§ **What this task involves**
Lines that include the word "code" are the ones to copy.

-- Start Records provided --

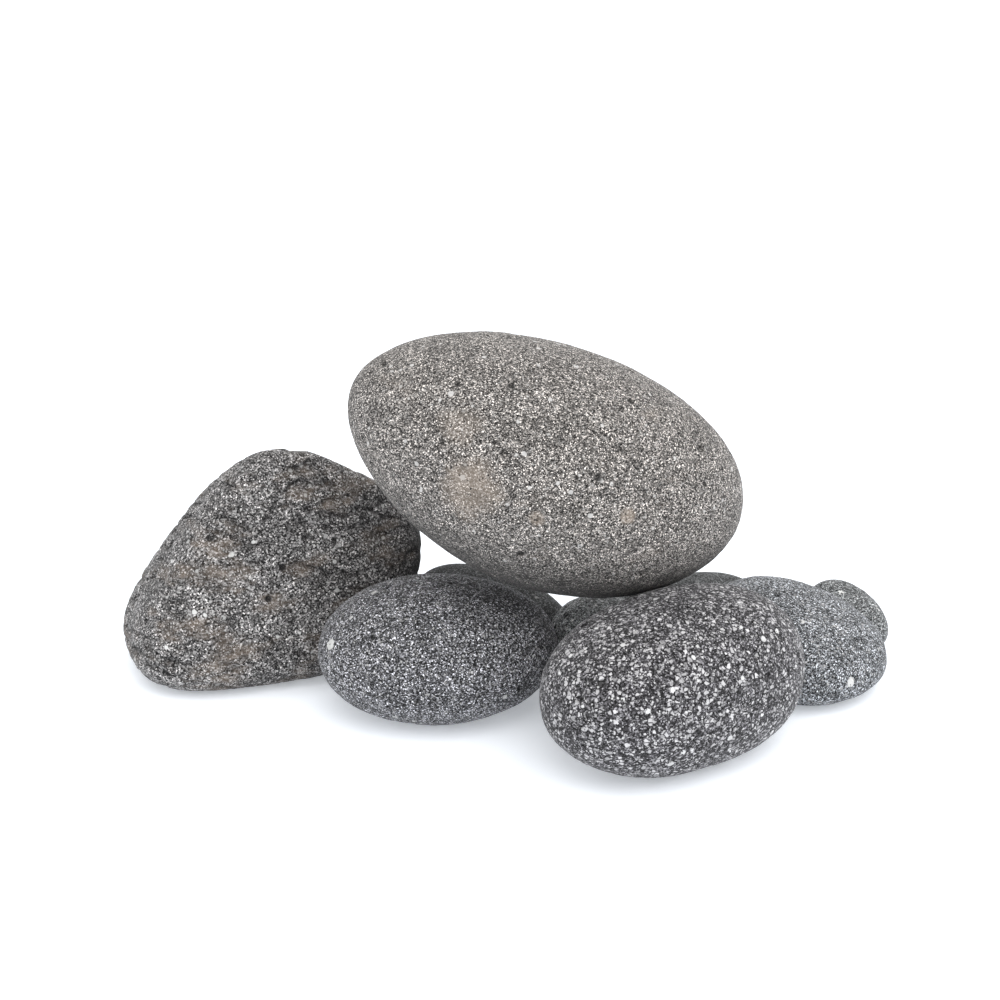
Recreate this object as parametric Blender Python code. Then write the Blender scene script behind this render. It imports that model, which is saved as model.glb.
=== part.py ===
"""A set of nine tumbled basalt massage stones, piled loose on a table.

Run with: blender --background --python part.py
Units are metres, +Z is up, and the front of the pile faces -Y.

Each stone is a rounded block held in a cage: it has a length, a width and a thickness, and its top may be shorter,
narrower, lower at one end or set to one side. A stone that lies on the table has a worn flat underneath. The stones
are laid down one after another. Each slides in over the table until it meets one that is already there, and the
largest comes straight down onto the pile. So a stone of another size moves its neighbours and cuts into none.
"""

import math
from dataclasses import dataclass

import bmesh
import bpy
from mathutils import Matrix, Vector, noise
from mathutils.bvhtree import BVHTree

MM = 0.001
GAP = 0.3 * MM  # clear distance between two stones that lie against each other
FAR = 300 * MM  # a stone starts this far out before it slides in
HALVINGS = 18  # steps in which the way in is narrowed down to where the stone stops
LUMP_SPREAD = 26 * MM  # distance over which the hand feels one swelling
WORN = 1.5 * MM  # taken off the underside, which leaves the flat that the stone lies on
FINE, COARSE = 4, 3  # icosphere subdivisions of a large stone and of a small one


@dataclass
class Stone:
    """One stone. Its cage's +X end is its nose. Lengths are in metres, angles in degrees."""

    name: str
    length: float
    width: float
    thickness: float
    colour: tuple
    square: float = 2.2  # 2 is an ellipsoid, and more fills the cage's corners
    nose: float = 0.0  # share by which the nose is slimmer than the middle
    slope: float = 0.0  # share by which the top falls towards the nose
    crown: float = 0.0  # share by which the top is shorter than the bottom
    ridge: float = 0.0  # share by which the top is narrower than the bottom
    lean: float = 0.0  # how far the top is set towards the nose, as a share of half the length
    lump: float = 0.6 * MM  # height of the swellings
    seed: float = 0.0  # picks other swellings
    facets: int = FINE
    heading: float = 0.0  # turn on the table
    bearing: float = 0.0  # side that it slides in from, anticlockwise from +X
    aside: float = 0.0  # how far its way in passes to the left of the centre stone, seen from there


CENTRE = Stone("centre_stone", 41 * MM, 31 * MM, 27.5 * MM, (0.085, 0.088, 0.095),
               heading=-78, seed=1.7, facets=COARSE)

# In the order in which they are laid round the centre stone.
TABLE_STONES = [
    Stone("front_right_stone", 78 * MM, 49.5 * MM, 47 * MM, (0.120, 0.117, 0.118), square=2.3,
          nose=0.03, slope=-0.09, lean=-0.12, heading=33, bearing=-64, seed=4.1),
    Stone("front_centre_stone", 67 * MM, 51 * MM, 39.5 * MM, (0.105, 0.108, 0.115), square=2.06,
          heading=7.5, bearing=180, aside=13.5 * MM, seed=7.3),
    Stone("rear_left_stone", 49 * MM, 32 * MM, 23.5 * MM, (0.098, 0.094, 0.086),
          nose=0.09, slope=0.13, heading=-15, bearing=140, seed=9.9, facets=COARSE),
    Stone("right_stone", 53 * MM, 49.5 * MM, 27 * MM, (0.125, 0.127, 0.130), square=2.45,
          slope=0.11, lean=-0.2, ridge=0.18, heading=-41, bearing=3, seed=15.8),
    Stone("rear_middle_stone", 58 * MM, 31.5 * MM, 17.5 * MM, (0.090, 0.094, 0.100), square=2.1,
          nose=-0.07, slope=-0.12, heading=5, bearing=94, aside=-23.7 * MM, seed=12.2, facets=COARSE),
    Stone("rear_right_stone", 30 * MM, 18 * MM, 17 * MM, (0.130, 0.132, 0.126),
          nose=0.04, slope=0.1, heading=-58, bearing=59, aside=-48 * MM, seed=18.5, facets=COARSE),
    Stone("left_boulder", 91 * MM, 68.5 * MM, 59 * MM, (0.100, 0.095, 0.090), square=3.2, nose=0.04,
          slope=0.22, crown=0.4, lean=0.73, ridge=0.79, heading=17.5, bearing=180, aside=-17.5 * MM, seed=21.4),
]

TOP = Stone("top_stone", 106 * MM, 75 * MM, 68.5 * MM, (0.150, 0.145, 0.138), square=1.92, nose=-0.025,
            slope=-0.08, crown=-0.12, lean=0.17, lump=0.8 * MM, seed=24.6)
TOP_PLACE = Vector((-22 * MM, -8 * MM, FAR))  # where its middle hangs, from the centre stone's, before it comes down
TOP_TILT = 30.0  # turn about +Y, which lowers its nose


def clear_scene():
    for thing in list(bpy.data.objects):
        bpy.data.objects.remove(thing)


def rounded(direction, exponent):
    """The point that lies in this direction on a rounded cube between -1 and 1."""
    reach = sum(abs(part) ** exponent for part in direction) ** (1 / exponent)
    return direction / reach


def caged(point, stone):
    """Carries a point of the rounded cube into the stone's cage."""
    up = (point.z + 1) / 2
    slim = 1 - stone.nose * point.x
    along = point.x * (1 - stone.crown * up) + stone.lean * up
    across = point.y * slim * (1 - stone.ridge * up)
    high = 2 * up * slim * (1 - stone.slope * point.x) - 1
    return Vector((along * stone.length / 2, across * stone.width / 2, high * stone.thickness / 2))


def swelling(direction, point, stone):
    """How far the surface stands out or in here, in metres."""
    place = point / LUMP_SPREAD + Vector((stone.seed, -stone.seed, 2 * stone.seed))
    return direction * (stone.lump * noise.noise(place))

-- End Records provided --
-- Start Records provided --

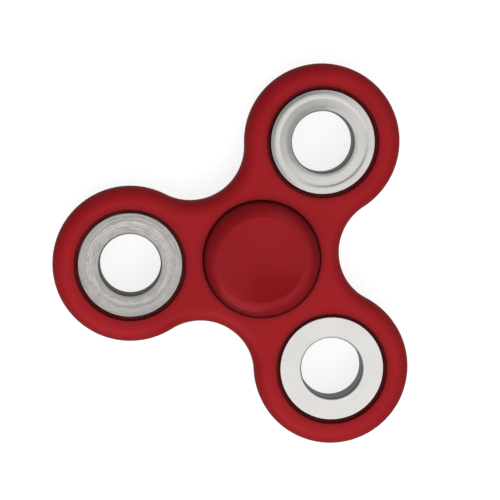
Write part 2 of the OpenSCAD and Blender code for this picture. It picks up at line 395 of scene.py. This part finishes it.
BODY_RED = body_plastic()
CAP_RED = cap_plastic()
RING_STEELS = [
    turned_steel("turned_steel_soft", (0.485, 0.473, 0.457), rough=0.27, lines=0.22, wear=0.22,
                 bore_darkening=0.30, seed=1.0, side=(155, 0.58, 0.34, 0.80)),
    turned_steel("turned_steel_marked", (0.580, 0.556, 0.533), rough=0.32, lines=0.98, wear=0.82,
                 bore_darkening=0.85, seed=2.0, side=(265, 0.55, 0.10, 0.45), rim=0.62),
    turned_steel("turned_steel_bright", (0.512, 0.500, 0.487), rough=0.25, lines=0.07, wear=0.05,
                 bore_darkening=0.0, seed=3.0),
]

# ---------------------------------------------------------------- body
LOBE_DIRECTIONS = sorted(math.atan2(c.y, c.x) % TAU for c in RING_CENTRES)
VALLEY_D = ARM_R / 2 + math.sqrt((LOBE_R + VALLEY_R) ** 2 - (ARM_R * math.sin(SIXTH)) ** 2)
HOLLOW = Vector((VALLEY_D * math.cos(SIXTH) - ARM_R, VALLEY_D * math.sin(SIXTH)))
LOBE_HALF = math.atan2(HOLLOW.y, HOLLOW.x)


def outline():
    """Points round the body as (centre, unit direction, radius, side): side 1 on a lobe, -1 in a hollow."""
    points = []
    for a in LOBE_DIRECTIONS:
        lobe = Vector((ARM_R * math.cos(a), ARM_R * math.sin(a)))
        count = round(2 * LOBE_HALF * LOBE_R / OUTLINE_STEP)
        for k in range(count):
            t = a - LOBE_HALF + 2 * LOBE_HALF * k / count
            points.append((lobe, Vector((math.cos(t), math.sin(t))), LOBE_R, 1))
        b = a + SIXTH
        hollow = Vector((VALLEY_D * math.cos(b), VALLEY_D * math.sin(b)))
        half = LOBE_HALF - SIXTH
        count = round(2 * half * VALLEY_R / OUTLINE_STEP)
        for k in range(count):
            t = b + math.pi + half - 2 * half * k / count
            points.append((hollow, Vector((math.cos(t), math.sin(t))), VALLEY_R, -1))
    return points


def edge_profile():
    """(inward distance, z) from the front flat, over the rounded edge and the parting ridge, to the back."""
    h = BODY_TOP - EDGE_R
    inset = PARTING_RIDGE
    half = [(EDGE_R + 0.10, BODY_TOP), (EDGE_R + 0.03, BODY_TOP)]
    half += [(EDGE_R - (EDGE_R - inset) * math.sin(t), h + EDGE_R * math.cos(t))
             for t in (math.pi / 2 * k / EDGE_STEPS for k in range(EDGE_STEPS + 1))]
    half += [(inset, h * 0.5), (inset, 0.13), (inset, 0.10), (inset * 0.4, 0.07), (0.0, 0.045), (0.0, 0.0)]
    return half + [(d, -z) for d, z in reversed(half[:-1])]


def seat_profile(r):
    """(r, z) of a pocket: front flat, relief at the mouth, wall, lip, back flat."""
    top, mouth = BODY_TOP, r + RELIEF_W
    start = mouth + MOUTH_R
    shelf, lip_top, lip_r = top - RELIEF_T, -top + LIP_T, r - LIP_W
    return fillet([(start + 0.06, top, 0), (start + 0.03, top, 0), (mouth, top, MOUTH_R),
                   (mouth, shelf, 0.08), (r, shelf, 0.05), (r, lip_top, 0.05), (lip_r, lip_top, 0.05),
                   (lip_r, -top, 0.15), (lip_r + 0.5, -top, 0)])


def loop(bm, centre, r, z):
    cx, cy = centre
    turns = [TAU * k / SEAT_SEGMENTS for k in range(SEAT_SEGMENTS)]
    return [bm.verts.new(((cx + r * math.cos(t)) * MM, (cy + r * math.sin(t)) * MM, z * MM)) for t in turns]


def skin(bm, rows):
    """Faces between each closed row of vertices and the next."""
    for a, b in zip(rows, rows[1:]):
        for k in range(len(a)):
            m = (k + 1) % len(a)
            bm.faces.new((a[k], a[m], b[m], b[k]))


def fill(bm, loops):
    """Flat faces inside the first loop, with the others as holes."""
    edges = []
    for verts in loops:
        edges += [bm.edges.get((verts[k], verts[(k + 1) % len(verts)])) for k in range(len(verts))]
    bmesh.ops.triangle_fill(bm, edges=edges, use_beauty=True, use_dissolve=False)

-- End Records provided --

§ **The solution**
Recreate this object as parametric Blender Python code. Then write the Blender scene script behind this render. It imports that model, which is saved as model.glb.
Write part 2 of the OpenSCAD and Blender code for this picture. It picks up at line 395 of scene.py. This part finishes it.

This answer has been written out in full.